Here’s something to consider: The Wichita school district is moving its administrative offices to the former Southeast High School building at Lincoln and Edgemoor. That’s in zip code 67218. What will happen to the reporting of jobs in downtown Wichita when some seven thousand workers start receiving their paychecks from an office in that zip code, and the Census Bureau adjusts it data accordingly?

So how many people do actually work in downtown Wichita, zip code 67202? A different set of Census data gives the number 13,593 for 2014.10 This data is much more representative of the number of people actually working in a location, although it includes private-sector workers only. So we might add a few to that number. But it’s clear that the claim of 26,000 workers is far from true.

We’re told that the city makes decisions based on data and analysis. In the city manager’s policy message in the current city budget, the manager wrote: “In 2016, the City was selected by Bloomberg Philanthropies as a What Works City for making a public commitment to use data for informed decision making.” The same document also states: “Departmental goals and data drive decision making within each department.”

The use of data for decision making is especially important for downtown planning, we’ve been told. In selling the plan for downtown Wichita in 2010, the city’s consultants told us that the plan is “grounded in data and hard analysis.”11 But I showed that data the consultants relied on — a “walk score” — was based on nonsensical data.

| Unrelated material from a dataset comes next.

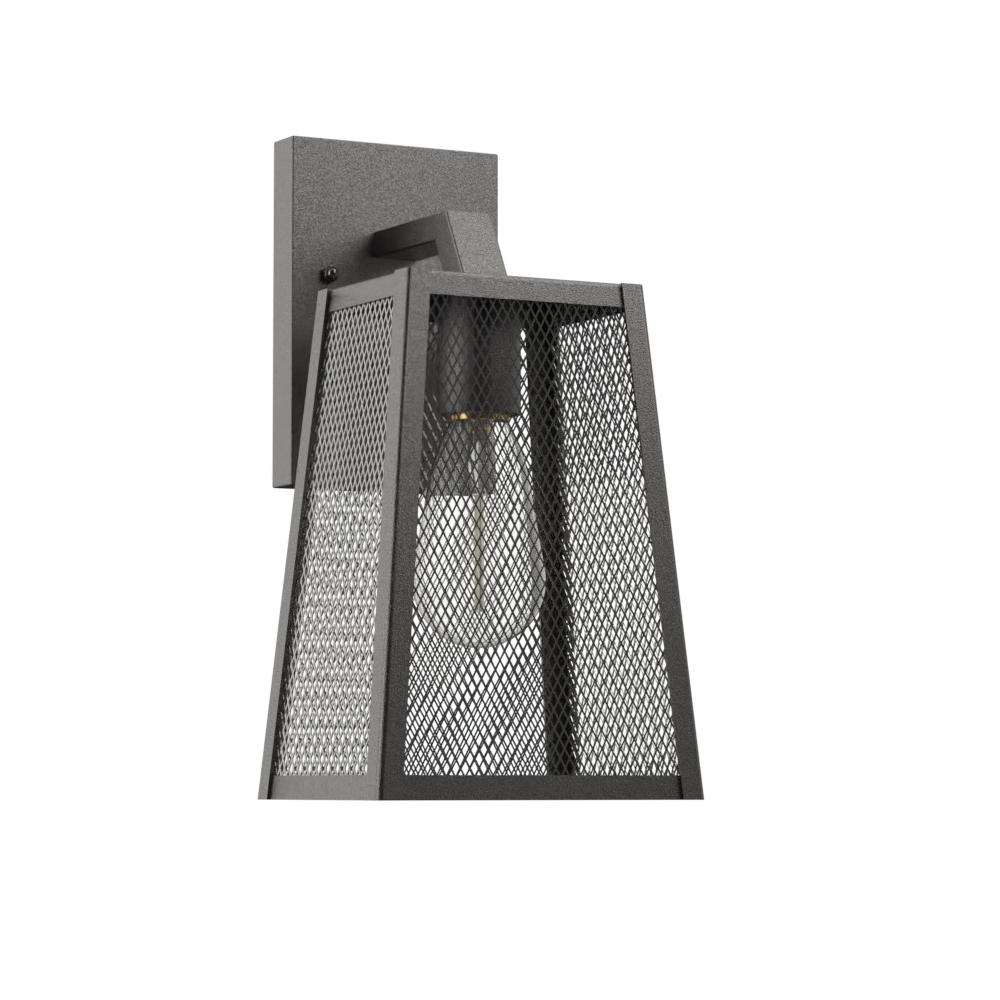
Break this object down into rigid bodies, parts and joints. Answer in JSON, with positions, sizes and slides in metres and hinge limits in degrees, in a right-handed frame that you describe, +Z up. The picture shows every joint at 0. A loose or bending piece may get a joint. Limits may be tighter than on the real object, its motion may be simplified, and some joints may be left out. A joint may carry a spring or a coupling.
{
  "type": "outdoor wall sconce",
  "caption": "Wall lantern with a tapered frame of corner angles and diamond mesh, hung from a bent box arm on a folded rectangular wall plate, with a pear-shaped screw-in bulb.",
  "frame": {"origin": "wall plane at the middle of the mounting strap, halfway between the two box-screw slots", "axes": "+X to the right for someone facing the light, +Y into the wall, +Z up"},
  "size_m": [0.173, 0.1755, 0.3281],
  "materials": {
    "coated_steel": "fine textured dark bronze powder coat, semi-gloss",
    "coated_mesh": "expanded metal in the same dark powder coat",
    "zinc_plated_steel": "bright zinc plate",
    "green_screw": "green earth screw",
    "porcelain": "white glazed porcelain",
    "contact_brass": "plain brass sheet",
    "bulb_brass": "bright brass screw cap",
    "solder_tip": "dull solder",
    "bulb_insulator": "black insulating ring",
    "bulb_glass": "clear glass with a faint amber tint",
    "stem_glass": "clear glass stem",
    "carrier_wire": "plain wire",
    "light_strip": "pale yellow light strip"
  },
  "bodies": {
    "fixture": {"back_plate": "coated_steel", "arm_tube": "coated_steel", "arm_leg": "coated_steel", "roof_pan": "coated_steel", "post_front_left": "coated_steel", "post_front_right": "coated_steel", "post_rear_left": "coated_steel", "post_rear_right": "coated_steel", "rail_front": "coated_steel", "rail_rear": "coated_steel", "rail_left": "coated_steel", "rail_right": "coated_steel", "mesh_front": "coated_mesh", "mesh_rear": "coated_mesh", "mesh_left": "coated_mesh", "mesh_right": "coated_mesh", "socket_cup": "coated_steel", "mounting_strap": "zinc_plated_steel", "mounting_studs": "zinc_plated_steel", "stud_locknuts": "zinc_plated_steel", "arm_foot_plate": "zinc_plated_steel", "threaded_nipple": "zinc_plated_steel", "nipple_nut": "zinc_plated_steel", "holder_bushing": "zinc_plated_steel", "ground_screw": "green_screw", "lamp_holder": "porcelain", "screw_shell": "contact_brass", "centre_contact": "contact_brass"},
    "cap_nut_left": {"cap_nut_left": "coated_steel"},
    "cap_nut_right": {"cap_nut_right": "coated_steel"},
    "bulb": {"bulb_cap": "bulb_brass", "bulb_ring": "bulb_insulator", "bulb_tip": "solder_tip", "bulb_glass": "bulb_glass", "bulb_stem": "stem_glass", "strip_carrier": "carrier_wire", "light_strips": "light_strip"}
  },
  "joints": [
    {"name": "cap_nut_left_off", "type": "slide", "parent": "fixture", "child": "cap_nut_left", "axis": [0, -1, 0], "range_m": [0, 0.012]},
    {"name": "cap_nut_right_off", "type": "slide", "parent": "fixture", "child": "cap_nut_right", "axis": [0, -1, 0], "range_m": [0, 0.012]},
    {"name": "bulb_out", "type": "slide", "parent": "fixture", "child": "bulb", "axis": [0, 0, -1], "range_m": [0, 0.215]}
  ]
}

We’re left with a few observations:

  • The claim of 26,000 workers in downtown Wichita is true. But as we’ve seen, it is not true in the way it is used, which is as an indication of the number of human beings actually working in downtown.
  • Did the person who gathered this data about downtown workers know what it means? If not, why not?
  • Did the person who decided to use this data in marketing downtown Wichita know what it means? If not, why not?
  • If someone knew the meaning of this data and decided to use it anyway: What does that tell us?
  • Did no one at Wichita city hall look at this data? As I’ve shown, it’s easy to see that the mapping application says 3,437 people work in the block holding city hall. Did no one look at the big blue dot and that number and realize that it is not real?
  • What if you opened a lunch counter in downtown Wichita based on the claim of 26,000 daytime workers, and then you learn there are really only half that many, with some of those working at night?

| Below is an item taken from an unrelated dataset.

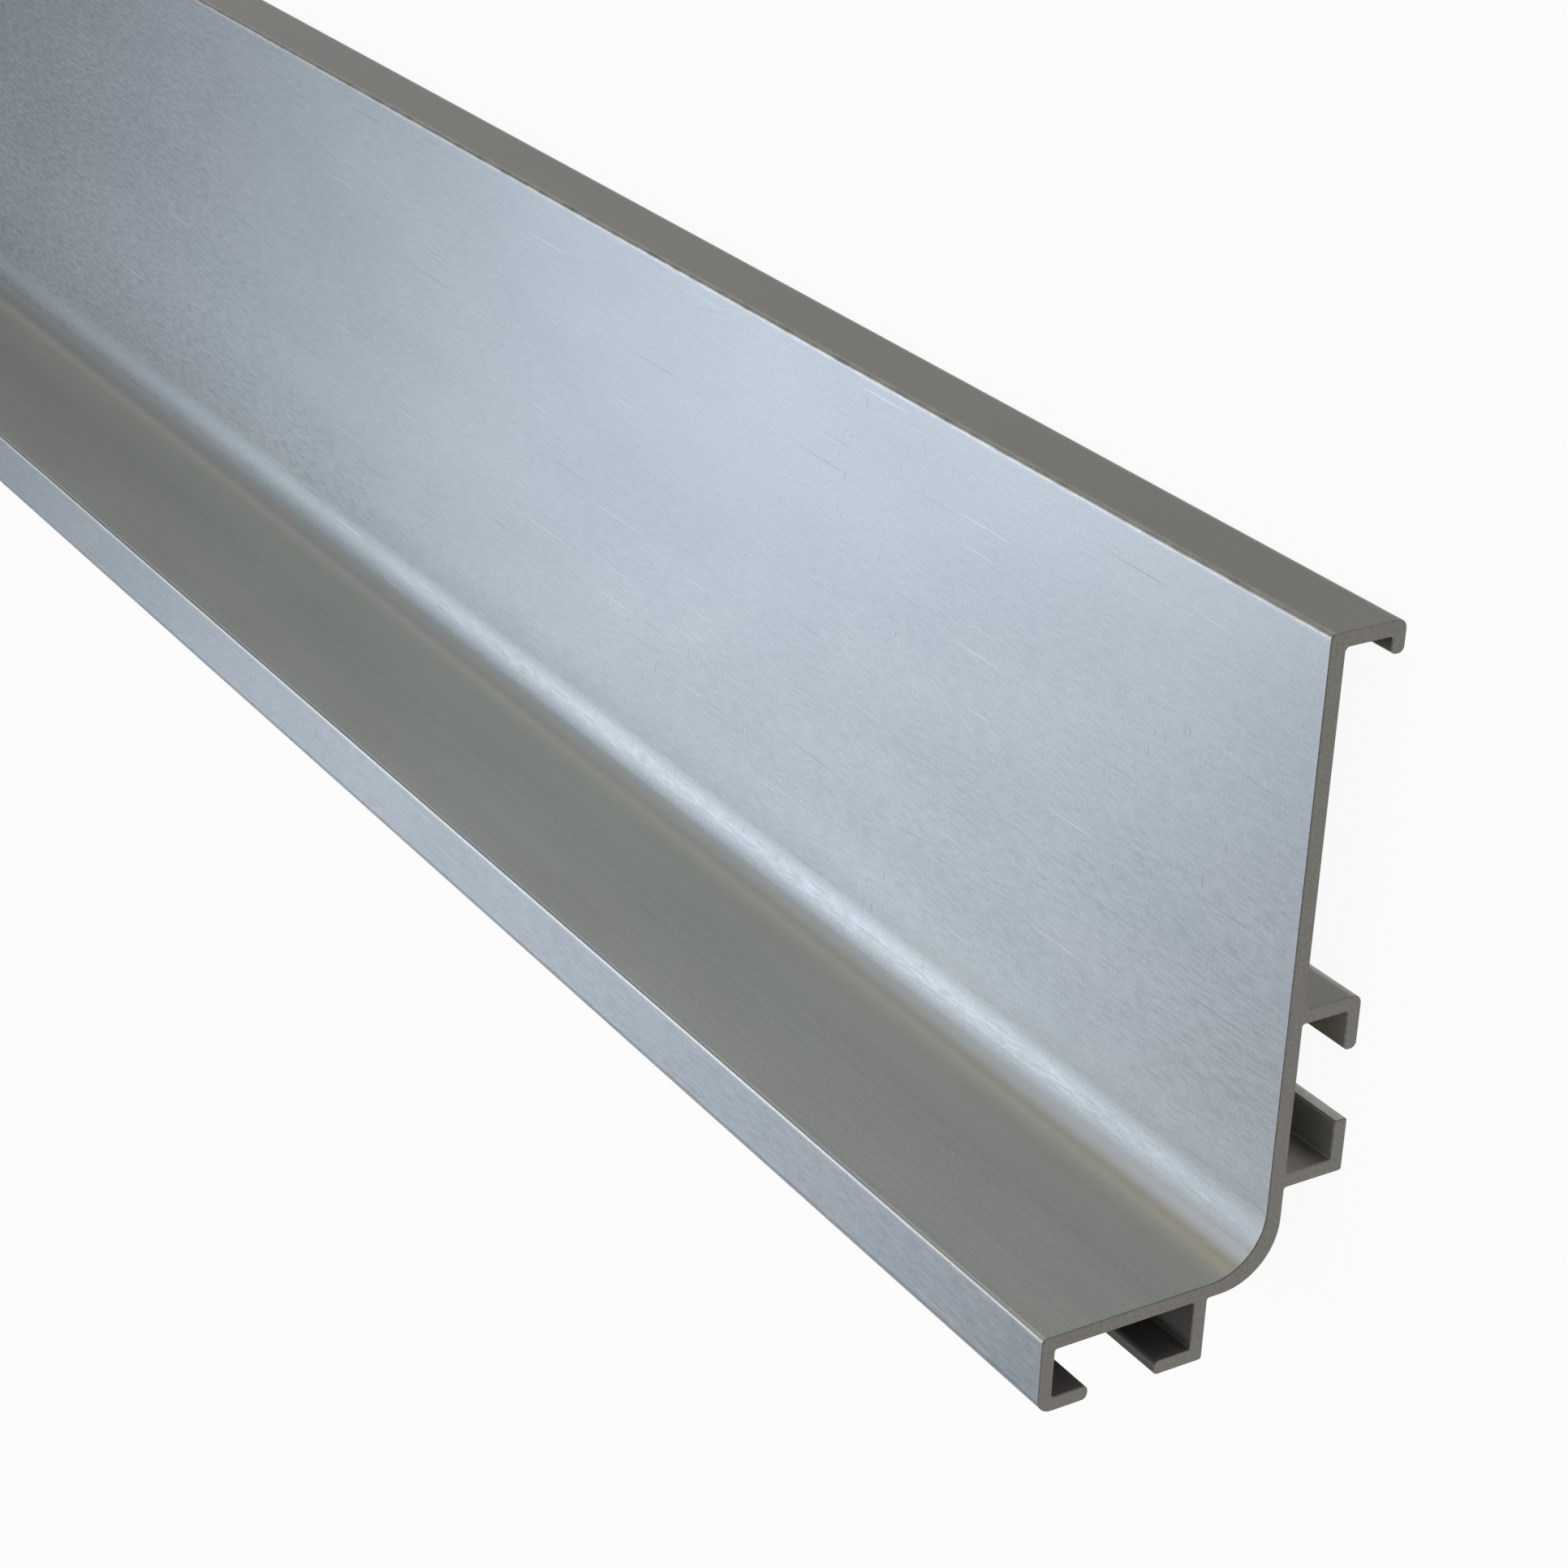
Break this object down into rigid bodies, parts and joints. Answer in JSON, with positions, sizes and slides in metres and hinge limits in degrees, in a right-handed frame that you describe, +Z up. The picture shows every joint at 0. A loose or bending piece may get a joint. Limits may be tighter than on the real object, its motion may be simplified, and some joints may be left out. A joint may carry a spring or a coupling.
{
  "type": "handleless finger pull profile",
  "caption": "Extruded handleless finger pull profile: a flat web bends into a finger shelf with a front lip, with hooked T slots behind the web and under the shelf.",
  "frame": {"origin": "middle of the bar's length and width, on the floor under it", "axes": "+X along the bar towards one sawn end, +Y across it from the foot (shelf side) to the head, +Z up; the bar lies on its back, with the finger face of the web upwards"},
  "size_m": [1, 0.057, 0.0263],
  "materials": {
    "satin_aluminium": "clear anodised, brushed along the length on the show faces"
  },
  "bodies": {
    "root": {"pull_profile": "satin_aluminium"}
  },
  "joints": []
}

We want to trust our city leaders. We want downtown Wichita and the entire metropolitan area to succeed so that people may prosper and be happy. But episodes like this destroy trust and breed well-deserved cynicism. We can — we must — do better than this.


  1. City of Wichita. Proposed Budget 2017 – 2018. Page 2. “Over 26,000 workers also populate downtown every day, working in industries such as education, finance, manufacturing, health care, government, and retail.
  2. Greater Wichita partnership. Living & Working. “With a highly trained pool of talent and a deeply rooted entrepreneurial spirit, Downtown Wichita is work central, boasting 26,000 daytime workers in the financial, healthcare, education, oil & gas and creative services industries.” Available at
  3. Wichita Downtown Development Corporation. Wichita — Center of Progress. Available at
  4. Wichita Downtown Development Corporation. State of Downtown Report 2016. This document states over 25,000 workers. Available at
  5. City of Wichita. Multi-Modal Transportation Connections for Wichita State Innovation Campus. 2016 TIGER Grant Application. Available at
  6. Ryan, Kelsey. 9 things happening with Wichita downtown development. Wichita Eagle. June 01, 2015. Available at
  7. Stearns, John. Downtown’s office exodus — Nearly 1,000 are leaving, so why aren’t downtown developers having a heart attack? Wichita Business Journal. October 4, 2013. Available at
  8. U.S. Census Bureau. OnTheMap application. Available at
  9. “For LODES, a place of work is defined by the physical or mailing address reported by employers in the QCEW (formerly ES-202) or Multiple Worksite Reports. An address from administrative data may or may not be the actual location that a worker reports to most often. The distinction of worksite and administrative address may be especially significant in some industries such as construction, where work is often carried out at temporary locations. In some cases, employers do not provide a multiple worksite report when it would be appropriate to do so. Nonreporting of multiple worksites is especially common with state and local governments and school districts. In such a case, LEHD infrastructure files assign all workers for that employer (within the state) to the main address provided. Bureau of Labor Statistics (BLS) data show a national noncompliance rate of 5.61 percent of multiunit employers responsible for about 4.45 percent of multiunit employment.” Matthew R. Graham, Mark J. Kutzbach, and Brian McKenzie. Design comparison of LODES and ACS commuting data products. Available at
  10. Weeks, Bob. Downtown Wichita business trends. Available at
  11. Weeks, Bob. Some Goody Clancy Wichita findings not credible. Available at

One Comment

  • Urban Data Analyst -

    This is an accurate summary of the WDDC’s employment data error. Essentially, the WDDC has counted every employee of the city and USD 259 — that is, every school teacher, public school janitor, firefighter, public works employee, etc., no matter where in the city they work — as a “downtown worker.”

    Frankly, in a region with hundreds of thousands of workers, even if the city did have 26,000 located downtown, that would not be not very impressive. It’s actually an illustration of the general economic malaise continuing to affect the city center, so it’s odd how much the WDDC touts the 26,000 number. In reality, though, 26,000 is actually a gross overestimate!

    If the WDDC, the GWP, and the city are using this figure in their campaigns to recruit businesses or events to locate downtown, they are using misleading information, and they could potentially be opening themselves up to liability if business deals are made and contracts are signed based on a false understanding of the potential consumer demand provided by the downtown workforce.